The agency suggests, according to a document released ahead of a Friday meeting of the agency's vaccine advisers, that a key test used by the pharmaceutical giant was likely not sensitive enough to make their testing determinative.
It is unclear whether the agency will approve Johnson & Johnson's application. However, the decision will ultimately impact whether the 15 million Americans who received the one-dose vaccine will be allowed to receive a second J&J shot, or be advised to get a different brand of vaccine.
At present, Johnson & Johnson is recommending a booster at six months or later, "based on the strength of immune responses."
The Food and Drug Administration, however, is saying that the test the company used to measure the immune response of a six-month booster shot was not sensitive enough for the task.
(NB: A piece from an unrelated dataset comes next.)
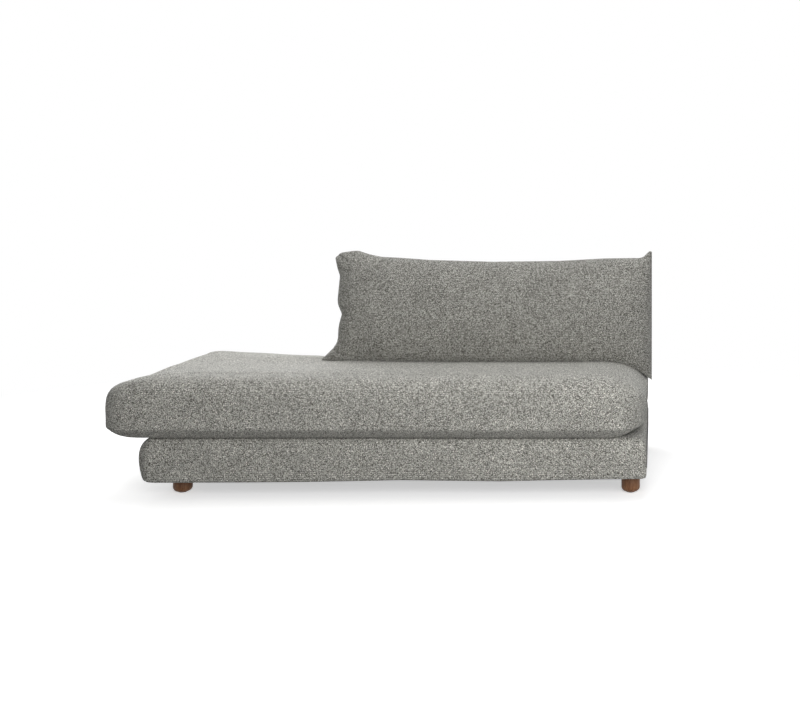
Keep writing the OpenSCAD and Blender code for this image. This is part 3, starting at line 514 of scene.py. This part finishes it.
for k, p in enumerate(points):
    out = outward[k % m]
    at_front, at_open = soft_step(-p[1], 0.25, 0.40), soft_step(-out[0], -0.1, 0.7)
    edge_in = min(p[0] - base_x0, base_x1 - p[0], p[1] - base_y0, base_y1 - p[1])
    slack = (1 - at_front) * (1 - soft_step(p[0], 0.85, 0.93))
    wave = at_front * np.interp(p[0], low_edge_x, low_edge_dz)
    wave -= slack * (0.0035 - 0.0028 * math.sin(5.1 * p[0] + 4.3 * p[1]))
    under = (1 - soft_step(p[2], 0.075, 0.150)) * (1 - soft_step(edge_in, 0.012, 0.032))
    belly = math.sin(math.pi * min(1, max(0, (p[2] - 0.071) / 0.150)))
    belly *= 1 - soft_step(edge_in, 0.004, 0.03)
    ripple = (0.0016 * noise.noise((p[0] * 5, p[1] * 5, p[2] * 4))
              + 0.0008 * noise.noise((p[0] * 16, p[1] * 16, p[2] * 6)))
    free = 1 - soft_step(out[0], 0.2, 0.8)
    swell = belly * (0.003 + 0.012 * at_open) * free - 0.002 * soft_step(out[1], 0.3, 0.8)
    swell += ripple * belly * free
    p[:2] += out * swell
    p[2] += wave * under
    # along the front the shoulder is tighter, so that the seat closes down on it
    tight_top = soft_step(-out[1], 0.5, 0.95) * soft_step(p[2], 0.160, 0.185)
    p[2] += tight_top * np.interp(edge_in, (0, 0.003, 0.012, 0.028, 0.045),
                                  (0.003, 0.006, 0.0055, 0.002, 0))
# the base's cloth is painted 15 % lighter than the frame's: painted light on the same tweed
tweed_base = tweed("rustic_tweed_in_rows", 0.30, 1.15)
base_upholstery = make_piece("base_upholstery", points, faces, tweed_base, "base")
mark_upright(base_upholstery)
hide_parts("base_cover")

# Roll of foam over the rails, which rounds the shoulder of the base under the cloth, and
# the sheet of foam on the webbing: open-cell polyether foam, cut with a hot wire.
foam, tree, shader = new_material("open_cell_polyether_foam")
place = add(tree, "TexCoord", {})
cell_size = 0.0014
cells = add(tree, "TexVoronoi", {"Vector": place.outputs["Object"], "Scale": 1 / cell_size})
tone = add(tree, "ValToRGB", {"Fac": cells.outputs["Distance"]})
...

"Although not independently confirmed by F.D.A. from datasets, summaries of the data suggest there may be a benefit in a second dose administered approximately 2 months after the primary dose," reads the FDA report.
Friday's meeting will include a presentation from federal scientists about mixing different brands of vaccines in order to provide boosts to the immune system against the coronavirus.
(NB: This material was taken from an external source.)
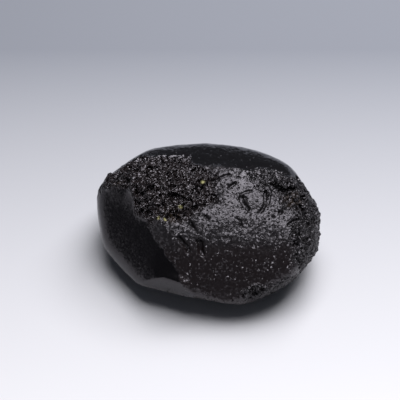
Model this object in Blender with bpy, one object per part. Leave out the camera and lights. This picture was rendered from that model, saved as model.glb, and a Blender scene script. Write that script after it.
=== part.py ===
"""Tektite: one lump of natural black glass, a flattened egg about 43 mm long, chipped, pitted and grooved.

A standalone Blender 4.5 script, in metres with +Z up. The origin is under the middle of the stone, on the
small flat that it rests on, and +X runs along its length. -Y is the side of the sloping front.
"""

import math

import bmesh
import bpy
import numpy as np
from mathutils import Vector, noise

MM = 0.001

# Driving dimensions
LENGTH = 43.7 * MM  # of the body before it is chipped
DEPTH = 35.0 * MM
HEIGHT = 23.1 * MM
GIRTH = 7.5 * MM  # height of the widest level
LOAF = 2.6  # 2 is an ellipsoid, and more is squarer
REST_CUT = 0.25 * MM  # what is worn off the belly, which leaves the flat that the stone rests on
GRID = 25  # cells along each edge of the cube that the body starts from

CENTRE = np.array((0.0, 0.0, GIRTH))

# Flat scars where flakes came off: azimuth and elevation they face in degrees, and in mm the distance from
# the centre and the rounding of the edge
FLATS = {
    "front slope": (281, 33, 13.6, 1.2),
    "shoulder": (287, 66, 12.2, 3.0),
    "top back": (97, 75, 13.8, 2.0),
    "smooth flank": (236, 32, 14.3, 0.8),
    "upper left": (150, 38, 19.2, 0.6),
    "left end": (195, -8, 20.2, 0.8),
    "lower left": (225, -28, 17.1, 0.4),
    "upright under the front": (262, 0, 16.0, 0.3),
    "lower right": (314, -27, 17.3, 1.0),
    "right foot": (338, -18, 19.9, 1.0),
    "right end": (35, 9, 20.2, 1.0),
    "back left": (113, 41, 17.3, 1.0),
    "back right": (65, 38, 19.2, 1.0),
}

ROUNDING_REACH = 6  # how far before its plane a scar's rounding starts, as a share of the rounding

# The scar under the front edge, in the same terms, cut after everything else
UNDERCUT = (266, -50, 11.5, 0.3)

# Layers that split off the surface past a plane, leaving a ledge along it: azimuth and elevation that the
# plane faces, distance from the centre, thickness and width of the ledge in mm
SPALLS = {
    "smooth flank": (237, 22, 13.3, 0.45, 0.8),
    "smooth back": (97, -10, 2.0, 0.25, 1.5),
}

# Broad swellings (+) and hollows (-): place on the surface, reach and height in mm
SWELLS = {
    "smooth hollow": ((1.0, -2.5, 18.7), 3.6, -0.9),
    "lip behind the hollow": ((3.1, 3.6, 19.9), 4.0, 0.4),
    "crust hollow": ((-5.2, -4.5, 18.6), 3.2, -0.7),
    "crust heap": ((-11.3, -4.1, 18.3), 5.0, 0.35),
    "crust edge": ((-16.2, -1.7, 17.2), 3.5, 0.3),
    "brown hollow": ((-3.9, -6.4, 17.6), 3.0, -0.5),
    "right shoulder dent": ((15.1, 3.3, 18.3), 4.0, -0.6),
    "rim knob": ((20.6, 2.2, 13.8), 3.5, 0.5),
    "rim notch": ((21.3, 0.8, 11.8), 2.4, -0.6),
    "lower rim notch": ((20.5, -5.3, 8.9), 2.6, -0.5),
    "upper rim notch": ((15.8, 7.8, 17.5), 2.4, -0.45),
    "front foot": ((13.1, -13.0, 7.3), 4.0, 0.2),
    "back dent": ((-6.0, 14.0, 9.0), 8.0, -0.9),
    "back bulge": ((8.0, 14.0, 8.0), 8.0, 0.5),
    "belly hollow": ((14.0, 5.0, 2.0), 5.0, -0.5),
}

# Rough ground: place and reach in mm of each patch, and how far its lumps go up and down
LUMPY = {
    "crust": ((-9.0, -3.5, 18.0), 12.0, 1.1),
    "right rim": ((20.0, -3.0, 12.5), 9.0, 0.8),
    "underside": ((0.0, 2.0, 0.0), 16.0, 0.2),
    "back": ((-2.0, 15.0, 12.0), 12.0, 0.3),
}
LUMP_SPACING = 2.4 * MM

# Grooves: the points that each runs through, its width and its depth, in mm
GROOVES = {
    "arc on the shoulder": (((6.5, -1.7, 18.7), (7.2, -3.1, 18.1), (8.3, -4.1, 17.6)), 0.8, 0.5),
    "branch of the arc": (((6.3, -1.6, 18.8), (8.3, -0.5, 18.9)), 0.7, 0.4),
    "channel": (((10.8, 0.4, 18.8), (11.0, -1.5, 18.2), (11.0, -2.9, 17.7), (10.5, -3.9, 17.3)), 0.9, 0.6),
    "dash behind the arc": (((4.0, -1.0, 19.2), (5.0, 0.3, 19.5)), 0.8, 0.45),
    "crescent at the hollow": (
        ((1.4, 0.1, 19.8), (2.8, 1.4, 20.1), (4.2, 2.0, 20.1), (5.2, 1.6, 19.8)),
        0.6,
        0.4,
    ),
    "gash": (((11.6, 2.0, 19.0), (12.7, 2.1, 18.6), (14.1, 1.8, 18.1), (15.8, 2.9, 17.7)), 1.4, 0.8),
    "left slot": (((-3.1, -11.0, 15.1), (-2.1, -11.6, 14.4), (-1.0, -12.5, 13.2)), 1.3, 0.9),
    "right slot": (((0.5, -10.6, 14.8), (1.0, -11.5, 13.9), (1.7, -12.3, 12.8)), 1.5, 1.0),
    "hook": (((6.5, -5.9, 16.9), (7.3, -6.4, 16.6), (7.7, -7.3, 16.0)), 0.6, 0.4),
    "dash in the hollow": (((0.9, -6.7, 17.3), (1.6, -7.4, 16.9)), 0.8, 0.45),
    "dash over the slots": (((-1.5, -8.4, 16.7), (-0.5, -9.4, 15.9)), 0.9, 0.5),
    "rim dash": (((15.8, -4.9, 16.1), (17.2, -3.3, 16.3)), 0.8, 0.5),
    "back groove": (((-2.2, 13.8, 16.0), (3.0, 14.9, 14.7), (7.4, 15.1, 13.5)), 1.2, 0.7),
}

END_TAPER = 0.7  # width of a groove's ends, as a share of its width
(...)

The FDA's determination about the J&J booster will likely have long-term effects on the use of the company's vaccine. If the agency recommends using a different brand of booster, it is unclear what purpose the J&J shot will continue to serve to the American public, which already overwhelming has opted to take the Pfizer and Moderna vaccines.
The FDA has already authorized an additional shot of the Pfizer vaccine for individuals aged 65 and up, and Moderna's application for a booster will be reviewed by the vaccine adviser panel on Thursday.